This was my first proper weekend, and it also happened to be a long weekend because of Memorial Day. I’ve had friends, co-workers, bosses in all three (or five, depending on your country) branches of the military. Most of them are some of the best people I know- intellectually curious, kind, thoughtful and motivated by a sincereness and clearness of purpose that seems to be rare in our generation. To honour their friendship and their presence in my life, I wanted to take some time to remember. In particular, to remember the service of someone close to my heart.
This is me with my grandfather.
Before he had three girls (the eldest of whom happens to my doppelgänger mom), he was in the Indian Air Force, serving as it was the quickest way out of poverty and into an education. He worked on his degree on the side, becoming a lawyer, because his heart was focused on alleviate social justice issues that he saw when he traveled around the country on different postings. He talks often about the friendships and the challenges that he and his comrades went through, and how the Air Force helped shape him.
I know he was one of the lucky ones, one of the ones that got to come home and live life more or less like civilians. For so many, the story doesn’t end this way.
With these thoughts in mind and more, I took the opportunity to go down to Arlington National Cemetery.
The first thing I noticed was how the headstones seemed to go on forever. It had young people, old people, men, women, Christians, Jews, spouses, children- all tied by a common cause.
From honouring those who didn’t get to come back, to past battles, Arlington was a sobering look at American history. Even more poignant when you realize the Civil War origins of the land.
It felt only right to end the tour with a monument to Canadian-US relations- the Canadian Cross. Because Canada entered WWI well before the US, many Americans enlisted in the Canadian Armed Forces to join the fighting on the other side of the Atlantic. It was very moving to see this testament to our two nations’ special relationship.
In the spirit of remembering, I also went to the National Archives Museum this weekend to see the Magna Carta and the Constitution, among many other important documents. Pictures weren’t allowed inside so I took some pictures of the architecture and free advice available on the edifice.
I also got the chance to do something this weekend that was a reflection something I share with my other grandfather.

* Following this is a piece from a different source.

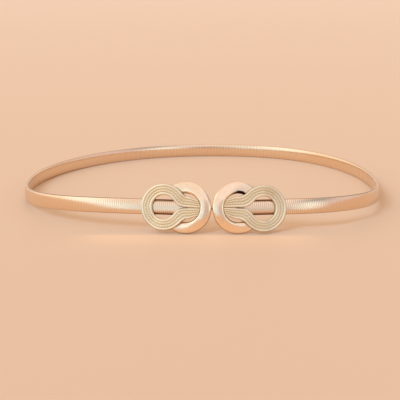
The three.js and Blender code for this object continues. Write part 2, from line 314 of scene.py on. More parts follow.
@dataclass
class Buckle:
    """Sizes of the buckle's two halves, in millimetres and degrees."""

    half_turn_deg: float = 9.0
    lean_deg: float = 10.0
    ring_radius: float = 11.75
    ring_width: float = 5.4
    ring_thickness: float = 2.4
    ring_end_thickness: float = 1.2
    ring_gap: float = 0.3
    ring_snug: float = 0.12
    ring_edge_share: float = 0.4
    ring_crest: float = -0.55
    ring_cones: dict = field(default_factory=lambda: {Side.LEFT: (0.28, 2.0), Side.RIGHT: (0.40, 1.35)})
    ring_round: float = 0.25
    ring_thinning_deg: tuple[float, float] = (25.0, 124.0)
    cord_width: float = 5.0
    cord_tail_width: float = 3.6
    cord_thickness: float = 1.5
    cord_tail_length: float = 6.4
    cord_climb_deg: tuple[float, float] = (45.0, 95.0)
    cord_leaves_deg: float = 140.0
    cord_seam: float = 0.16
    cord_loop_handle: float = 0.42
    cord_tail_handle: float = 0.3
    knot_radius: float = 10.5
    knot_offsets: dict = field(default_factory=lambda: {Side.LEFT: 9.8, Side.RIGHT: 11.35})
    droops_deg: dict = field(default_factory=lambda: {Side.LEFT: 0.0, Side.RIGHT: 3.0})
    clearance: float = 0.3
    hook_bite: float = 0.6
    band_face: float = 1.0
    straight_past_knot: float = 1.2
    cap_length: float = 4.3
    hook_height: float = 4.0
    hook_thickness: float = 0.8

    @property
    def turn(self) -> float:
        """How far each half turns back from the middle, in radians."""
        return math.radians(self.half_turn_deg)

    @property
    def lean(self) -> float:
        """How far the buckle leans back, in radians."""
        return math.radians(self.lean_deg)

    @property
    def piece_back(self) -> float:
        """Depth of the backs of the rings and loops, in front of the band's centreline."""
        return self.band_face + self.clearance

    @property
    def tail_back(self) -> float:
        """Depth of the cord's back in the ring's hole."""
        return self.piece_back + self.hook_bite + self.clearance

    @property
    def ring_hole(self) -> float:
        """The ring's inner radius."""
        return self.ring_radius - self.ring_width

    @property
    def ring_middle(self) -> float:
        """The radius of the middle of the ring's width."""
        return self.ring_radius - self.ring_width / 2

    @property
    def ring_centre(self) -> float:
        """Where the ring's centre lies along its half."""
        reach = self.ring_radius * math.hypot(math.cos(self.turn), math.sin(self.lean) * math.sin(self.turn))
        setback = self.piece_back * math.cos(self.lean) * math.sin(self.turn)
        return (self.ring_gap / 2 + reach - setback) / math.cos(self.turn)

    @property
    def ring_shown(self) -> float:
        """Where the dressed ring's centre lies: the rings all but touch in the middle."""
        return self.ring_centre - self.ring_snug

    @property
    def axis_height(self) -> float:
        """Height of the band's centreline behind the buckle, with the rings on the surface."""
        return self.ring_radius * math.cos(self.lean) - self.piece_back * math.sin(self.lean)

    @property
    def band_end(self) -> float:
        """Where the band ends along a half, behind the cord's tails."""
        inset = math.sqrt(self.ring_hole ** 2 - (self.hook_height / 2) ** 2)
        hook = self.ring_centre - inset + self.clearance
        return hook + self.hook_thickness + self.cap_length + 2 * self.clearance

    def straight_end(self, side: Side) -> float:
        """Where the band leaves the line of its half."""
        return self.ring_centre + self.knot_offsets[side] + self.knot_radius + self.straight_past_knot

    def ring_end_angle(self, side: Side) -> float:
        """Angle from the ring's inward point to its cut end, under the middle of the cord."""
        offset = self.knot_offsets[side]
        cord_middle = self.knot_radius - self.cord_width / 2
        meets = (offset ** 2 + self.ring_middle ** 2 - cord_middle ** 2) / (2 * offset)
        return math.pi / 2 + math.asin(meets / self.ring_middle)

    def ring_height(self, side: Side, angle: np.ndarray, across: np.ndarray) -> np.ndarray:
        """Height of the ring's face above its back: a round lip at the hole, then a shallow cone.

        Args:
            side: which ring.
            angle: from the ring's inward point, in radians.
            across: from -1 at the hole to 1 at the rim.

        Returns:
            The height in millimetres.
        """
        start, end = (math.radians(value) for value in self.ring_thinning_deg)
        thinned = smooth(np.abs(angle), start, end)
        thickness = self.ring_thickness + (self.ring_end_thickness - self.ring_thickness) * thinned
        inner = np.clip((self.ring_crest - across) / (1 + self.ring_crest), 0, 1)
        outer = np.clip((across - self.ring_crest) / (1 - self.ring_crest), 0, 1)
        rim = np.clip((outer - 1 + self.ring_round) / self.ring_round, 0, 1)
        cone, curve = self.ring_cones[side]
        whole = 1 - self.ring_edge_share
        lip = whole * (1 - np.sqrt(1 - inner ** 2))
        rounding = (whole - cone) * (1 - np.sqrt(1 - rim ** 2))
        return thickness * (1 - lip - cone * outer ** curve - rounding)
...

My paternal grandfather was a school teacher. He taught high-school English and their house was the site of most of my treasured childhood memories. While my cousins (all boys when I was young) were busy being hooligans and teasing the crap out of me, my refuge was the “library”. It was this wooden wardrobe, packed with books, some from previous summers and my uncles’ leftovers, but many of them were books that my grandfather used to teach as well as for his degree. You’d find mini spiders, silverfish and sometimes even fungus growing due to the intense humidity, but to me this was heaven.

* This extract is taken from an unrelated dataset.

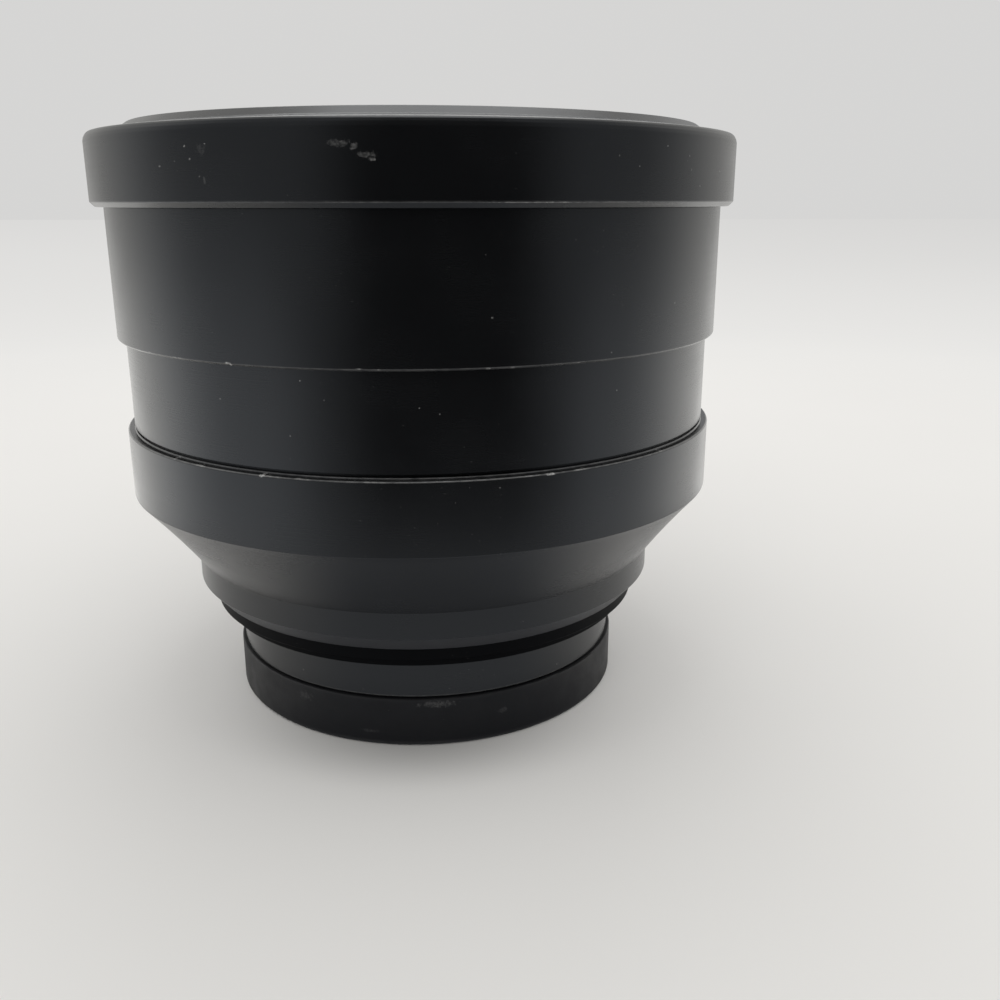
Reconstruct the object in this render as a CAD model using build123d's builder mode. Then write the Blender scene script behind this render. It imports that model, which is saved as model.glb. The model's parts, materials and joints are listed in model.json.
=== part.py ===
from build123d import *

import os
from math import sqrt

# Wide angle conversion lens, millimetres.
# The optical axis is Z, the front of the lens is up, and the origin is the centre
# of the rear cap's foot, on the surface that the lens stands on.

# Heights of the outside, one above the other from the foot to the front lip
cap_height = 7.7
mount_flange_height = 6.05
cover_ring_height = 3.2
neck_height = 6.15
cone_height = 10.8
collar_height = 10.0
joint_gap = 0.6
barrel_rear_height = 12.7
barrel_front_height = 18.05
ring_bevel = 0.75
ring_band_height = 8.71
front_face_rise = 1.59

# Radii of the front half, built out from the bore of the barrel
barrel_bore_radius = 40.5
barrel_wall = 3.7
barrel_step = 1.15
ring_overhang = 1.75
ring_corner = 1.2
joint_spigot_wall = 2.2
joint_spigot_height = 6.0
joint_ring_wall = 0.85
joint_ring_lip = 0.7
joint_ring_lip_height = 0.2
collar_wall = 2.45

# Filter thread in the front lip
filter_thread_radius = 38.5
filter_thread_depth = 3.8
lip_width = 2.9
filter_relief = 0.7

# Radii of the rear half, built out from the camera thread
camera_thread_radius = 29.0
camera_thread_height = 4.8
thread_relief_height = 0.9
thread_relief_depth = 0.7
mount_wall = 3.0
mount_spigot_step = 0.5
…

A voracious reader, the fact that most of these books were meant for adults and not a 8 year old girl did not stop me from digging in. And that’s how I read my first piece of Shakespeare. I read it from the perspective of someone that saw the sexism (I mean, who wouldn’t) but nothing objectionable, perhaps because marriages on convenience were still commonplace in that day and place. I remember finding the play funny, and just a bit hopeful of the concept of someone being willing to cut through another person’s thorniness. When I heard the play was being put on at the Shakespeare Theatre, and with an all-male cast to boot, I had to check out The Taming of the Shrew.

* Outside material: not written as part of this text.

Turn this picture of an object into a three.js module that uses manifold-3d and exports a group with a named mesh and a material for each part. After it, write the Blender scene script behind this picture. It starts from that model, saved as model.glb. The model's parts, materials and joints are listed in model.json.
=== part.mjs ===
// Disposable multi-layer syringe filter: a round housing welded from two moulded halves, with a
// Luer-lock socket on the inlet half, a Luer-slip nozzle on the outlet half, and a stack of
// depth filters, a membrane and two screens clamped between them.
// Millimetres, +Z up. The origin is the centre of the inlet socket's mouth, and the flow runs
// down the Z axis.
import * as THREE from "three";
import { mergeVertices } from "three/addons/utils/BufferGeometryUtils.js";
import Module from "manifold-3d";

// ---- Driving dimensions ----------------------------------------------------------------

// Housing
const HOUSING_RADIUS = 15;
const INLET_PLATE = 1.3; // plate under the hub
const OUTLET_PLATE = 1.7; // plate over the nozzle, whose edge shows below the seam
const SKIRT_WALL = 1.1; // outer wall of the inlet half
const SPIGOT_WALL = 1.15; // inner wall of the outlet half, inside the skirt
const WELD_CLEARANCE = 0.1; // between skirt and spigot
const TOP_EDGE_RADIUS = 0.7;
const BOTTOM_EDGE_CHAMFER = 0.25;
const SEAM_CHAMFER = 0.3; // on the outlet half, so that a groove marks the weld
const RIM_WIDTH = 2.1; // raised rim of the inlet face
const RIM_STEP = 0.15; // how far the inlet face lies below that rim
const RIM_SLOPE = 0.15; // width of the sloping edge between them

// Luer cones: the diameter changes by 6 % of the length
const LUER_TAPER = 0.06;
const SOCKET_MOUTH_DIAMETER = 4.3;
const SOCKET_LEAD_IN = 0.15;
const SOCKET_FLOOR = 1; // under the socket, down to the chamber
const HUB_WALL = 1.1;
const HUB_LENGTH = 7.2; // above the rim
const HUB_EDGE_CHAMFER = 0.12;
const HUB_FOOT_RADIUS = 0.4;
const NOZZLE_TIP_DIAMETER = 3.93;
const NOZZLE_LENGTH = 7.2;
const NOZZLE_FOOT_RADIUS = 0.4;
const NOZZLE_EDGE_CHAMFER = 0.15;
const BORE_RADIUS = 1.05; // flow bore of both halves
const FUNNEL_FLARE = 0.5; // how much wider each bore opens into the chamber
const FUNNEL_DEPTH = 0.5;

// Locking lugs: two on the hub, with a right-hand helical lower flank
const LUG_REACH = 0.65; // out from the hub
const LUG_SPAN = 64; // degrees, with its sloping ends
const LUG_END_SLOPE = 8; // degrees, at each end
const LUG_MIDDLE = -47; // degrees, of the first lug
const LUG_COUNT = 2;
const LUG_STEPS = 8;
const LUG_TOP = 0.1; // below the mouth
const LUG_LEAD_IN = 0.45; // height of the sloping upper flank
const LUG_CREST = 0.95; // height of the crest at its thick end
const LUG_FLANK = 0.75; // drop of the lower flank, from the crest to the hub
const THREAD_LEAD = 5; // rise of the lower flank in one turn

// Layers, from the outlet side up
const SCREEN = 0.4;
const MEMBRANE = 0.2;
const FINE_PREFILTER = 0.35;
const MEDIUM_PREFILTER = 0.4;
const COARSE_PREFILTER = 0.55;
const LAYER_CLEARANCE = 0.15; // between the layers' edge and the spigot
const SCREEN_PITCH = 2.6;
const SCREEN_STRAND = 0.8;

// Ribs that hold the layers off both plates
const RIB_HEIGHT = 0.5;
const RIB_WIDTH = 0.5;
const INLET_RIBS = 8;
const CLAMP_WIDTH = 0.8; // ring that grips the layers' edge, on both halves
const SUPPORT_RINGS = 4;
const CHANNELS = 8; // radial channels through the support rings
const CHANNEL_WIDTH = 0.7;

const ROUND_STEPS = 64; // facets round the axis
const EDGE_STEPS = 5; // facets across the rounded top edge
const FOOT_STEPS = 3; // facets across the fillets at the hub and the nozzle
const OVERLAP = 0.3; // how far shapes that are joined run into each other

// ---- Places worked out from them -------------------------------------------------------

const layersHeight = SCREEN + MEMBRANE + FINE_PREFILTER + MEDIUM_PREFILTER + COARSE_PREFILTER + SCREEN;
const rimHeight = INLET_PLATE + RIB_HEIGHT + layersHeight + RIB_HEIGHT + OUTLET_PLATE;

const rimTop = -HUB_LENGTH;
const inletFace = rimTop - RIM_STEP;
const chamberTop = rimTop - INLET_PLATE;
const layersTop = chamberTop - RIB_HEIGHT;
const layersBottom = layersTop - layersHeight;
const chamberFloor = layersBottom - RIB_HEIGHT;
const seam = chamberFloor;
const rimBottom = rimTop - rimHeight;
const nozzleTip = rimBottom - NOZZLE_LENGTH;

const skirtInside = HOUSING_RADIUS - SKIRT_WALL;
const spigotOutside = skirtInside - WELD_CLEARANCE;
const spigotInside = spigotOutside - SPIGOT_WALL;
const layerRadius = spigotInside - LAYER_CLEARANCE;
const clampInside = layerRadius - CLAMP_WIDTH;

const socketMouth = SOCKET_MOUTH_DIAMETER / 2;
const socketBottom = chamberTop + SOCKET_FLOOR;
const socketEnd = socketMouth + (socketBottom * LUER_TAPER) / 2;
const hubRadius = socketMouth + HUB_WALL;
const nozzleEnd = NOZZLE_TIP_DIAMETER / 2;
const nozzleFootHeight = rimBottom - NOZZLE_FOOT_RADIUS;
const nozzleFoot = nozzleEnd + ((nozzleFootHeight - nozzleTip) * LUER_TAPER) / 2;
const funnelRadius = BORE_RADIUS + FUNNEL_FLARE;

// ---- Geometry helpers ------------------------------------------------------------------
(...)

The verdict: The setting was intimate, the play funny, the music was lovely but seemed a bit jarring at times and didn’t really push the plot forward. The lead actors were okay but all the other secondary character actors were amazing! Good interaction with the audience but was long. Make sure you have 3 hours to spare.
And here in ends what I hope is a weekly D.C. update for the next few weeks. Signing off by acknowledging how incredibly lucky I am to have both my grandfathers alive and to be close to both of them. This weekend, I am just oh so very thankful for all their sacrifices. And for all the sacrifices that friends and strangers in the armed forces (both currently and in the past) have made in the pursuit of protection and principles, thank you.